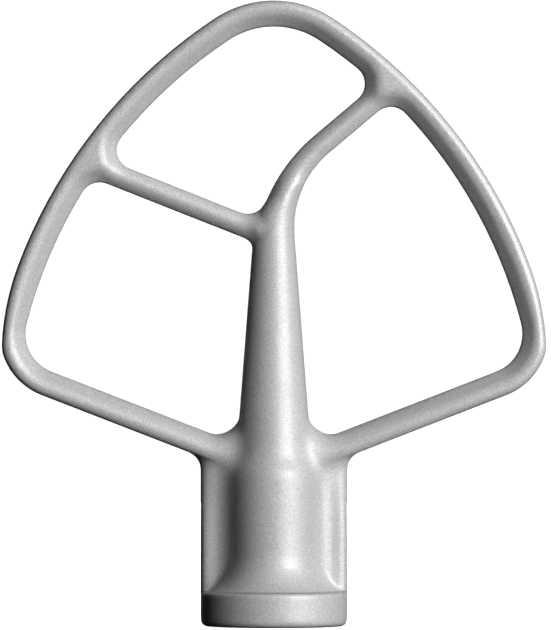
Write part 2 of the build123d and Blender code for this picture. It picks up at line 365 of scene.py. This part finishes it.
def front_camera(settings):
    """A long-lens camera, level with the beater's middle and square to the paddle."""
    data = bpy.data.cameras.new("camera")
    data.sensor_fit = "VERTICAL"
    data.sensor_height = 24
    data.lens = data.sensor_height * settings.camera_distance / settings.frame_height
    camera = bpy.data.objects.new("camera", data)
    camera.location = (settings.camera_side, -settings.camera_distance,
                       MIDDLE_Z - settings.camera_drop)
    camera.rotation_euler = (math.pi / 2, 0, 0)
    bpy.context.scene.collection.objects.link(camera)
    return camera


class OBJECT_OT_beater_stage(bpy.types.Operator):
    """Set up the pale floor, the soft lights and the camera"""
    bl_idname = "beater.stage"
    bl_label = "Build the Studio"

    def execute(self, context):
        settings = context.scene.beater_stage
        scene = context.scene
        room = round_room("studio_floor", settings.floor_tone, settings.floor_glow)
        room.visible_glossy = False
        room.visible_diffuse = False
        room.visible_shadow = False

        soft_box("key_light", 41, 14, 1.3, 1.0, 0.82, settings.key_power)
        sheen = soft_box("sheen_light", 41, 50, 1.3, 1.05, 0.85, settings.sheen_power)
        sheen.visible_diffuse = False
        back = soft_box("back_light", 183, 6, 1.5, 1.2, 0.7, settings.back_power)
        back.visible_glossy = False
        scene.world = studio_world("studio_world", settings.surround)
        scene.camera = front_camera(settings)
        scene.view_settings.view_transform = "Standard"
        return {"FINISHED"}


class VIEW3D_PT_beater(bpy.types.Panel):
    """Sizes and finishes of the beater"""
    bl_label = "Flat Beater"
    bl_space_type = "VIEW_3D"
    bl_region_type = "UI"
    bl_category = "Beater"

    def draw(self, context):
        for settings, operator in (("beater_coating", "beater.coating"),
                                   ("beater_stage", "beater.stage")):
            box = self.layout.box()
            group = getattr(context.scene, settings)
            for name in group.__annotations__:
                box.prop(group, name)
            box.operator(operator)


CLASSES = (CoatingSettings, StageSettings, OBJECT_OT_beater_coating,
           OBJECT_OT_beater_stage, VIEW3D_PT_beater)


def register():
    for cls in CLASSES:
        bpy.utils.register_class(cls)
    bpy.types.Scene.beater_coating = PointerProperty(type=CoatingSettings)
    bpy.types.Scene.beater_stage = PointerProperty(type=StageSettings)


def unregister():
    del bpy.types.Scene.beater_stage
    del bpy.types.Scene.beater_coating
    for cls in reversed(CLASSES):
        bpy.utils.unregister_class(cls)


def main():
    register()
    bpy.ops.beater.coating()
    bpy.ops.beater.stage()


if __name__ == "__main__":
    main()
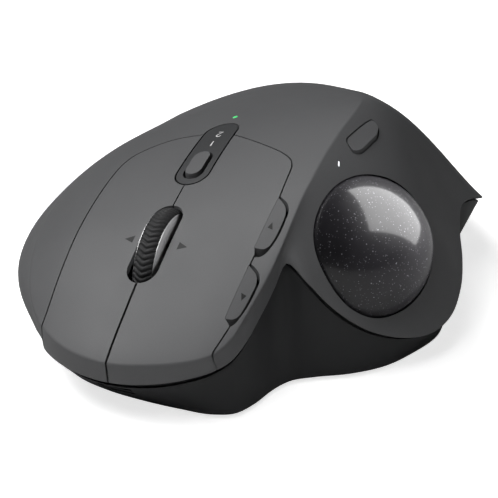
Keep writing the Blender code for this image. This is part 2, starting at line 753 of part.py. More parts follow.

• • • • •

## [PROBLEM TO WORK ON]
Collect the lines of the data that carry the word "code".

## [ANSWER TO THIS PROBLEM]
Write part 2 of the build123d and Blender code for this picture. It picks up at line 365 of scene.py. This part finishes it.
Keep writing the Blender code for this image. This is part 2, starting at line 753 of part.py. More parts follow.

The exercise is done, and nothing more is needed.